Tekrar edeyim: Lübnan, sadece, kendi başına Lübnan değildir. Orta Doğu’nun aynasıdır. Hizbullah, Lübnan’daki İran’dır! Bölge çapında İran-İsrail çatışmasının, İsrail’e cephe açmış tarafıdır. Suriye’de Rusya müdahalesine kadar yıkılmasına ramak kalmış Başşar Esad rejimini ayakta tutmuş olan temel unsurdur. Ayrıca, tüm Güney Lübnan’daki ve Beyrut banliyölerindeki Şiîlerin bir numaralı temsilcisidir. Yani, Hizbullah’ın tasfiyesini istemek, gerçekçi bir siyaset olmaz. 14 Mart Hareketi, yani Sünnilerin önemli bölümü, Hristiyanların bir bölümü ve Velid Cunblat liderliğindeki Dürziler ile mezhebi yapıya tepkili Lübnan’ın yeni genç kuşağı Hizbullah’ı sistemin bir parçası olarak elbette görüyor ve karşılar ama bir de Lübnan’ın Şiî ağırlık demografik realitesi ve Orta Doğu’nun siyasi dengelerindeki yeri var. Bu da Lübnan’ın sağlıklı biçimde krizler ve belâdan kurtulacağı bir çıkış yoluna girmesini karmaşıklaştırıyor ve zorlaştırıyor.
Parlamento geçtiğimiz günlerde orduya OHAL yetkileri vermeyi kabul etti. Önümüzdeki günlerde bu protestolarda ciddi şiddet olayları görme ihtimalimiz var mı?

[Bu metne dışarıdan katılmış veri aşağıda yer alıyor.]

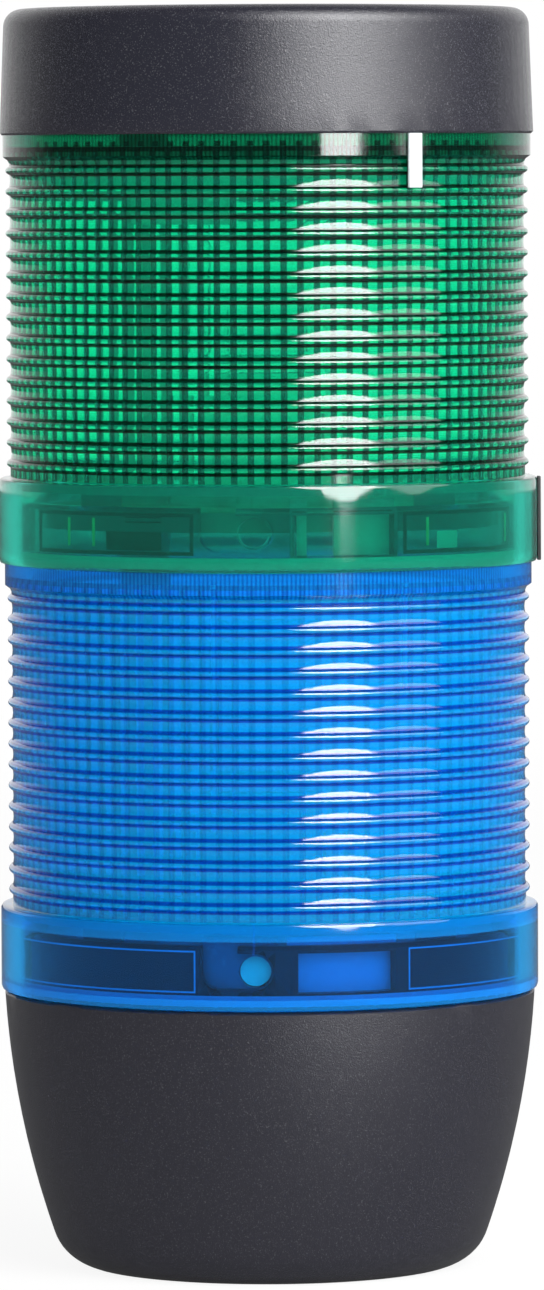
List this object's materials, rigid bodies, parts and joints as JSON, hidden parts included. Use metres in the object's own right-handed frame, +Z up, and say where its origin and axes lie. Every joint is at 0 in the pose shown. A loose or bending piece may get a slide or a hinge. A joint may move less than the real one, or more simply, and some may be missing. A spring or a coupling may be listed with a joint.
{
  "type": "stack light",
  "caption": "Modular signal tower light: ribbed green and blue light modules stacked between a black cap and a tapered black base, joined by twist-lock collars.",
  "frame": {"origin": "centre of the tube socket's mouth, on the underside of the base", "axes": "+Z up along the tower's axis, -Y towards the front"},
  "size_m": [0.0705, 0.07, 0.1633],
  "materials": {
    "black_plastic": "fine satin grain, charcoal black",
    "dark_plastic": "matte black moulding",
    "pale_plastic": "pale grey nylon",
    "green_lens": "clear tinted green, glossy",
    "blue_lens": "clear tinted blue, glossy",
    "seal_rubber": "pale soft seal",
    "brass": "bright contact brass",
    "socket_metal": "nickel plated",
    "steel": "blackened steel",
    "bulb_glass": "clear glass",
    "white_mark": "white",
    "black_mark": "black"
  },
  "bodies": {
    "base": {"base_housing": "black_plastic", "base_seal": "seal_rubber", "clamp_screw": "steel", "terminal_carrier": "dark_plastic", "terminal_block": "pale_plastic", "terminal_screws": "brass", "base_wiring_column": "dark_plastic", "base_contact_strips": "brass"},
    "blue_module": {"blue_lens": "blue_lens", "blue_seal": "seal_rubber", "blue_contact_plate": "dark_plastic", "blue_wiring_column": "dark_plastic", "blue_contact_strips": "brass", "blue_lamp_socket": "socket_metal", "blue_lamp_insulator": "pale_plastic", "blue_bulb_cap": "brass", "blue_bulb_glass": "bulb_glass"},
    "green_module": {"green_lens": "green_lens", "green_seal": "seal_rubber", "green_contact_plate": "dark_plastic", "green_wiring_column": "dark_plastic", "green_contact_strips": "brass", "green_lamp_socket": "socket_metal", "green_lamp_insulator": "pale_plastic", "green_bulb_cap": "brass", "green_bulb_glass": "bulb_glass", "alignment_bar": "white_mark", "index_strip": "black_mark"},
    "cap": {"cap_shell": "black_plastic"}
  },
  "joints": [
    {"name": "blue_twist", "type": "hinge", "parent": "base", "child": "blue_module", "pos_m": [0, 0, 0.041], "axis": [0, 0, 1], "range_deg": [-8, 0]},
    {"name": "green_twist", "type": "hinge", "parent": "blue_module", "child": "green_module", "pos_m": [0, 0, 0.0965], "axis": [0, 0, 1], "range_deg": [-8, 0]},
    {"name": "cap_twist", "type": "hinge", "parent": "green_module", "child": "cap", "pos_m": [0, 0, 0.152], "axis": [0, 0, 1], "range_deg": [-8, 0]}
  ]
}
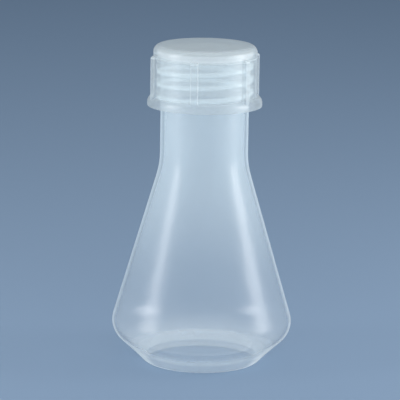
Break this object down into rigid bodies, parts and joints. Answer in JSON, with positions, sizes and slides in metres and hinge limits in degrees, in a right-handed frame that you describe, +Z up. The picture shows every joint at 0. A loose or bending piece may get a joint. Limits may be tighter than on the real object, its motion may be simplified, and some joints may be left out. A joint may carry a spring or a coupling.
{
  "type": "erlenmeyer flask",
  "caption": "Conical laboratory flask in translucent natural plastic with an externally threaded neck, a raised base and a ribbed, flanged screw cap over a loose sealing disc.",
  "frame": {"origin": "centre of the standing ring on the bench plane", "axes": "+Z up along the flask's axis; -Y towards the front, one cap rib lies 11.5 degrees to the left of the front"},
  "size_m": [0.0602, 0.0602, 0.1076],
  "materials": {
    "flask_plastic": "satin",
    "cap_plastic": "satin",
    "disc_plastic": "matte"
  },
  "bodies": {
    "flask": {"flask_body": "flask_plastic"},
    "seal": {"sealing_disc": "disc_plastic"},
    "cap": {"screw_cap": "cap_plastic"}
  },
  "joints": [
    {"name": "cap_lift", "type": "slide", "parent": "flask", "child": "seal", "axis": [0, 0, 1], "range_m": [0, 0.02151]},
    {"name": "cap_turn", "type": "hinge", "parent": "seal", "child": "cap", "pos_m": [0, 0, 0.097], "axis": [0, 0, 1], "range_deg": [0, 1800]}
  ],
  "couplings": [
    {"joint": "cap_lift", "follows": "cap_turn", "m_per_rad": 0.00068437}
  ]
}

Lübnan ordusu, Lübnan parçalı toplumunu yansıtır. Türkiye’nin OHAL deneyiminin projeksiyonunu Lübnan’a yapamayız. Yanlış sonuçlara varırız. Şiddet her zaman için Lübnan’da kullanılan bir yöntem ama OHAL nedeniyle ordu ve protestocular arasında olacak türden bir şiddet beklenmemeli.
Birçok Orta Doğu ülkesi gibi Lübnan’da yıllardır yozlaşma ile mücadele ediyor. Beyrut’taki felaket bir dönüm noktası olur mu? Yozlaşmanın tabanında ülkenin siyasi sisteminin yetersizliği veya denetimsizlik mi yatıyor?
Lübnan yıllardır yozlaşma ile mücadele etmiyor. Yozlaşmayı daha doğrusu akıl almaz boyutlara varmış yolsuzluğu sürekli yaşıyor. Yolsuzluğun tabanında sizin soruda altını çizdiğiniz nedenler ve ülkeye, bölgeye, dönemin özelliklerine, genel bölgesel siyasi şartlara ve uluslararası sistemin yapısından kaynaklanan bir dizi daha neden var. Sonuç olarak, Lübnan tam anlamıyla bir “failed state”, hatta bırakın çuvallamış bir devleti, bir devletsizlik hali ve ekonomik çöküntü fotoğrafı.
Siz bu bölgede yıllarca yaşamış bir gazeteci olarak, Lübnan’ın küllerinden tekrar doğabileceğini düşünüyor musunuz?
Evet. Bu ülkeyi iç savaş öncesinde, “Beyrut, Orta Doğu’nun Paris’i” (Paris’in de Paris olduğu eşsiz döneminde) benzetmesine haklı olarak sahip olduğu göz kamaştırıcı döneminde tanıdım ve orada yaşadım. 15 yıl süren iç savaşın hemen her aşamasında oradaydım. İç savaş biteli 31 yıl oldu ve benim bağım kopmadı. Özellikle Beyrut ile ilişkim tutkuyla hep sürdü. Başından geçenleri düşününce bir daha ayağa kalkamaz diye düşünmek çok kolaydı. Ama, kalktı. Dolasıyla, evet, küllerinden tekrar doğabileceğini düşünüyorum. Ama düşünüyor olmaktan daha öncelikli, çok arzuluyorum. İstiyorum.